-- Data extract --

::::

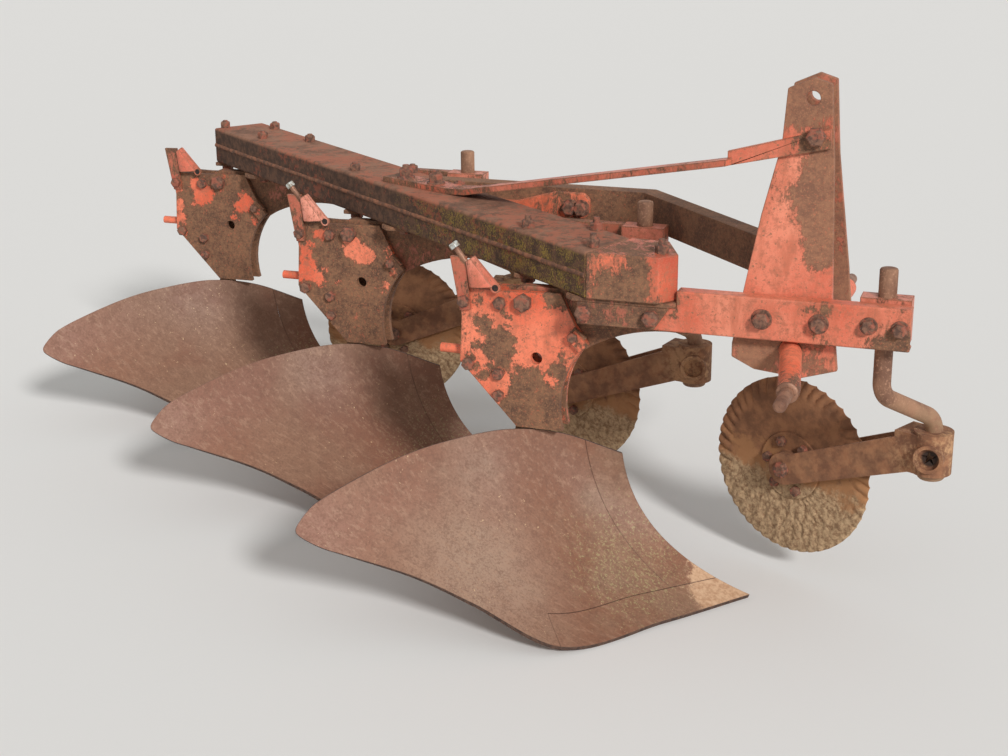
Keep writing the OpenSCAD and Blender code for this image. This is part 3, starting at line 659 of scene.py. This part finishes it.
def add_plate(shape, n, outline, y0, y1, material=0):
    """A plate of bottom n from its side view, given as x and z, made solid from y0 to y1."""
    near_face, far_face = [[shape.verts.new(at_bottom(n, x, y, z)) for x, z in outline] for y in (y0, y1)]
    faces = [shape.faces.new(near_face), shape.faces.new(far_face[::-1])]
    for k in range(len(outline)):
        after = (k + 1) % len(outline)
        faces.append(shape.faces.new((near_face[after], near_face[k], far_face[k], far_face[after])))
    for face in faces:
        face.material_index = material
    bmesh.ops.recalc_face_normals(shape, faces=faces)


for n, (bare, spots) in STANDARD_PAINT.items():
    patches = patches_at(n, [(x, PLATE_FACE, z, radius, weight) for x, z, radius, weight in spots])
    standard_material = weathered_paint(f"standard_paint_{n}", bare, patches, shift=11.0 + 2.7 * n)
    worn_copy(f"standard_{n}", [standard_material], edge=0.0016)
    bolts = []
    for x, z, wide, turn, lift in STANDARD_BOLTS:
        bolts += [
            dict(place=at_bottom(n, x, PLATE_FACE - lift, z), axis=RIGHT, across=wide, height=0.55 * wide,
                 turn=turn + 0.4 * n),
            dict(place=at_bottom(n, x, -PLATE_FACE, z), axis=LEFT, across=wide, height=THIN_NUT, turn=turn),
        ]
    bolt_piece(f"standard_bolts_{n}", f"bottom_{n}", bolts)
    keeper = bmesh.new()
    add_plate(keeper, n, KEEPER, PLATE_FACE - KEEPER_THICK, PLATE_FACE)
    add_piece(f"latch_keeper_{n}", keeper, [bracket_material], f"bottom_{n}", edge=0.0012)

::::

-- Instructions to follow --
Write the listing out again, exactly as it reads.

-- Reply to the exercise --
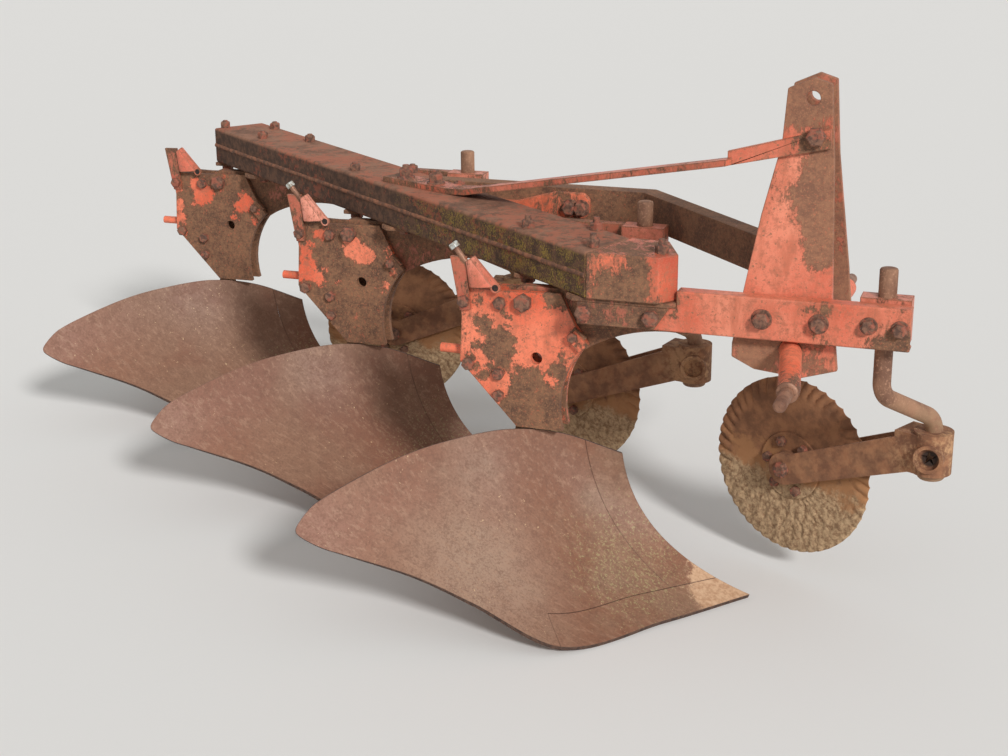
Keep writing the OpenSCAD and Blender code for this image. This is part 3, starting at line 659 of scene.py. This part finishes it.
def add_plate(shape, n, outline, y0, y1, material=0):
    """A plate of bottom n from its side view, given as x and z, made solid from y0 to y1."""
    near_face, far_face = [[shape.verts.new(at_bottom(n, x, y, z)) for x, z in outline] for y in (y0, y1)]
    faces = [shape.faces.new(near_face), shape.faces.new(far_face[::-1])]
    for k in range(len(outline)):
        after = (k + 1) % len(outline)
        faces.append(shape.faces.new((near_face[after], near_face[k], far_face[k], far_face[after])))
    for face in faces:
        face.material_index = material
    bmesh.ops.recalc_face_normals(shape, faces=faces)


for n, (bare, spots) in STANDARD_PAINT.items():
    patches = patches_at(n, [(x, PLATE_FACE, z, radius, weight) for x, z, radius, weight in spots])
    standard_material = weathered_paint(f"standard_paint_{n}", bare, patches, shift=11.0 + 2.7 * n)
    worn_copy(f"standard_{n}", [standard_material], edge=0.0016)
    bolts = []
    for x, z, wide, turn, lift in STANDARD_BOLTS:
        bolts += [
            dict(place=at_bottom(n, x, PLATE_FACE - lift, z), axis=RIGHT, across=wide, height=0.55 * wide,
                 turn=turn + 0.4 * n),
            dict(place=at_bottom(n, x, -PLATE_FACE, z), axis=LEFT, across=wide, height=THIN_NUT, turn=turn),
        ]
    bolt_piece(f"standard_bolts_{n}", f"bottom_{n}", bolts)
    keeper = bmesh.new()
    add_plate(keeper, n, KEEPER, PLATE_FACE - KEEPER_THICK, PLATE_FACE)
    add_piece(f"latch_keeper_{n}", keeper, [bracket_material], f"bottom_{n}", edge=0.0012)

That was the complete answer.